13 So Boaz took Ruth and she became his wife; and when he went in to her, the LORD gave her conception, and she bore a son. 14 Then the women said to Naomi, ‘Blessed be the LORD, who has not left you this day without a close relative; and may his name be famous in Israel! 15 And may he be to you a restorer of life and a nourisher of your old age; for your daughter-in-law, who loves you, who is better to you than seven sons, has borne him.’ 16 Then Naomi took the child and laid him on her bosom, and became a nurse to him. 17 Also the neighbor women gave him a name, saying, ‘There is a son born to Naomi.’ And they called his name Obed. He is the father of Jesse, the father of David.

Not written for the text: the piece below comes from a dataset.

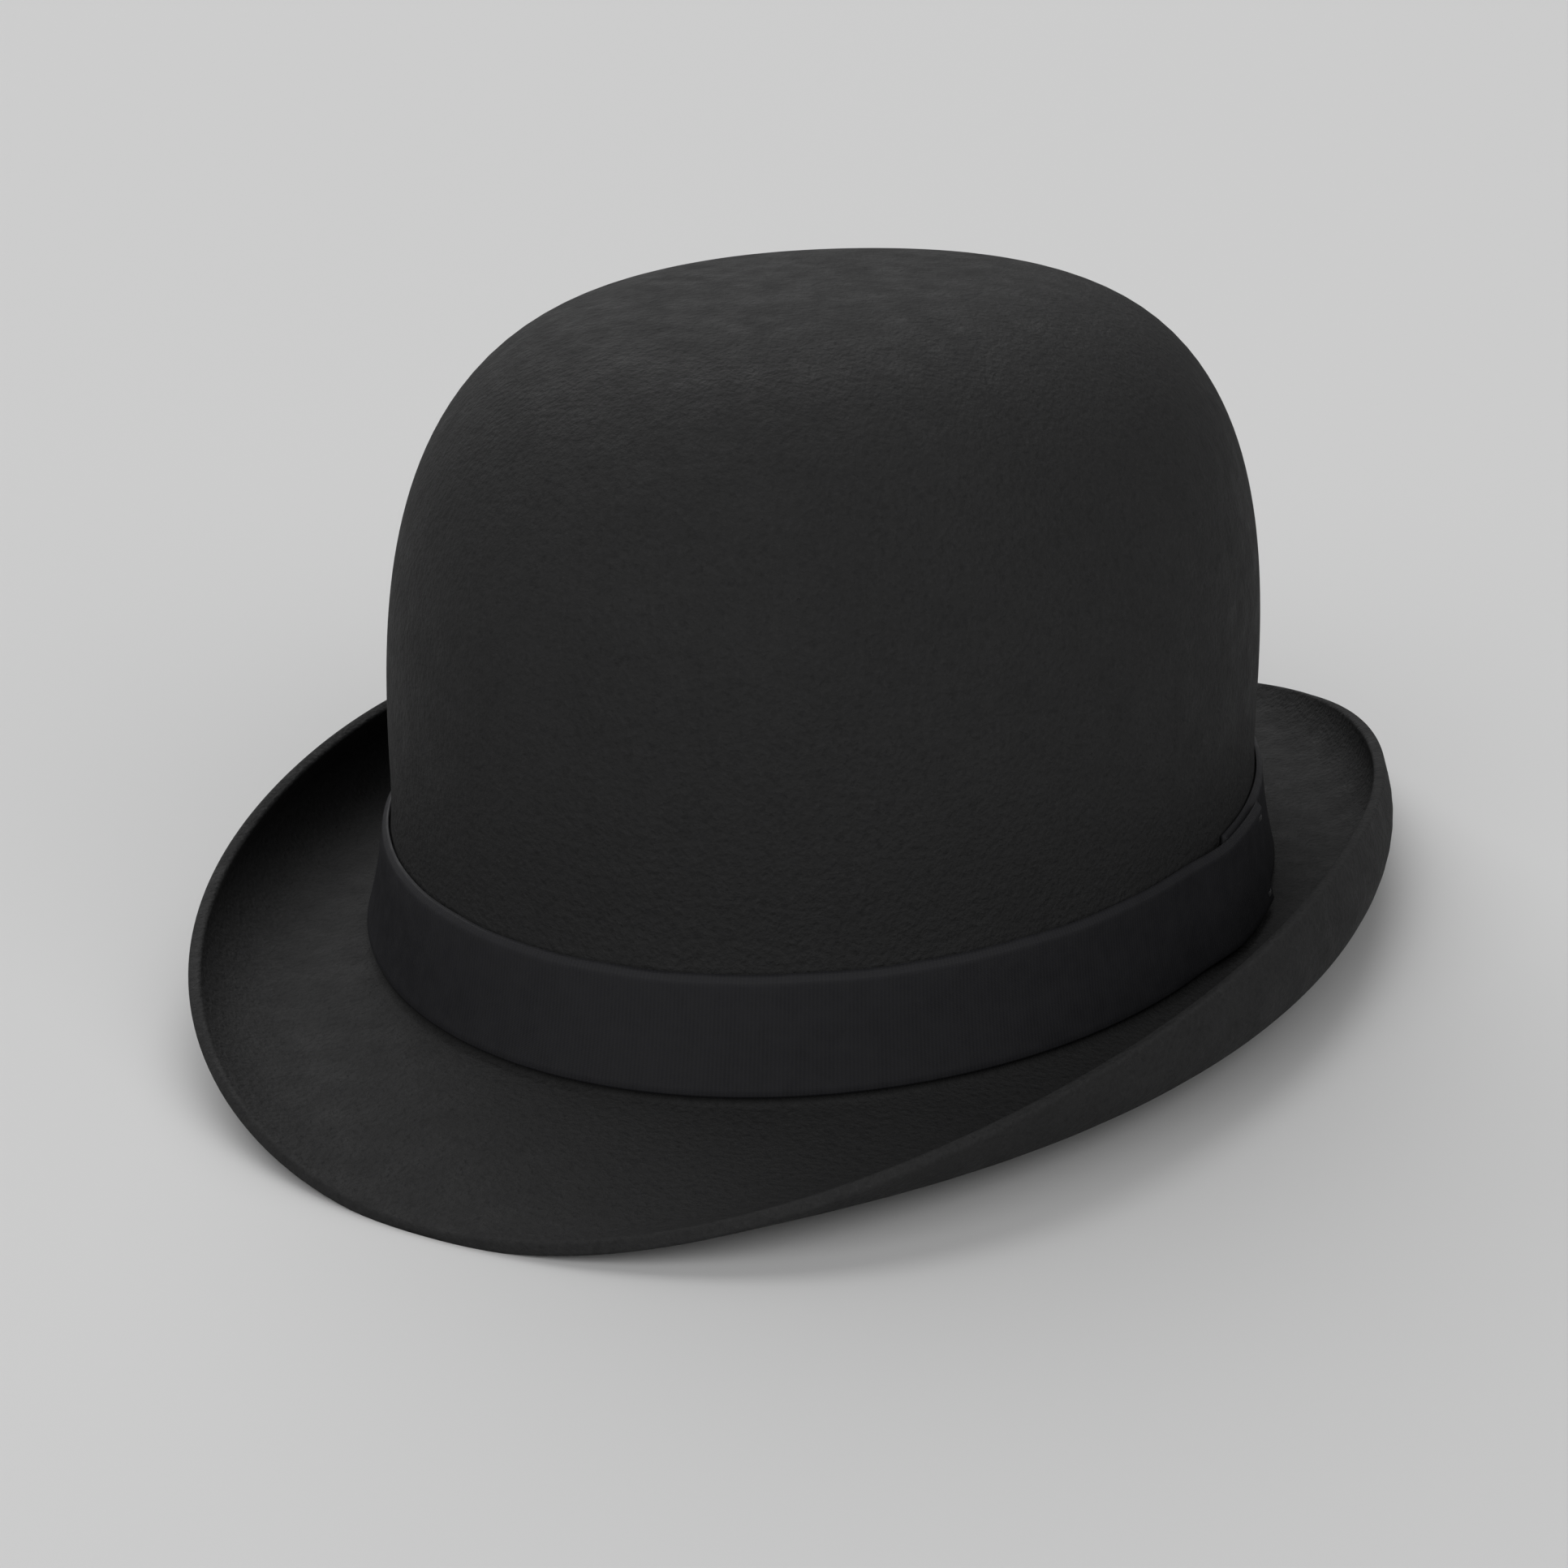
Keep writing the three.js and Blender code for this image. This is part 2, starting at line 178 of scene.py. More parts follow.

Here we see the beautiful picture of Naomi embracing her grandchild, Obed. Let’s not forget that from this very seed the Messiah would come and be born in this same town of Bethlehem. I believe we have a picture of the day that will one day arrive, when Naomi will again embrace the Messiah born in Bethlehem. I believe the Jewish people will one day see Yeshua for who He really is. Could it be that some of us will be Ruth to Naomi and will make it possible for Israel to embrace her Savior?

There is something else that is interesting to note about Naomi, representing Israel, who is related to Boaz, representing Yeshua. (By the way, Boaz is the one who, according to Ruth 4: 10, “bought” Ruth as his bride! Does that remind you of Yeshua or what?) Naomi never sees Boaz prior to Ruth’s betrothal to him. Naomi (the Jewish nation) only comes to know Boaz (Yeshua) through Ruth (the Church)! However, it is Naomi (the Jewish nation) who explains to Ruth (the Church) the regulations concerning marriage and the kinsman-redeemer—in other words, it is the Jews who instruct the Church in the law; but it is Ruth (the Church) who is the one who ends up telling Naomi (the Jews) all about Boaz (Jesus the Messiah—the Kinsman-Redeemer)!

The Word of God tells us that the Jewish people will one day receive the Messiah and His forgiveness. In Romans 11:26,27 we read: 26“And so all Israel will be saved, as it is written: ‘The Deliverer will come out of Zion, and He will turn away ungodliness from Jacob; 27 for this is My covenant with them, when I take away their sins.’ ”

Like Ruth, we as the Church have a central role to play in the salvation and deliverance of Naomi (the Jewish people). But it will require more than nice words and kisses on the cheek—even more than preaching the gospel. It will mean provoking them to jealousy as Romans 11:11 demands of us. It will mean being willing to love the Jews unconditionally. And it will mean demonstrating a sacrificial love—-a “Ruth-like” sticking with the Jewish people when the whole world has kissed the Jews goodbye.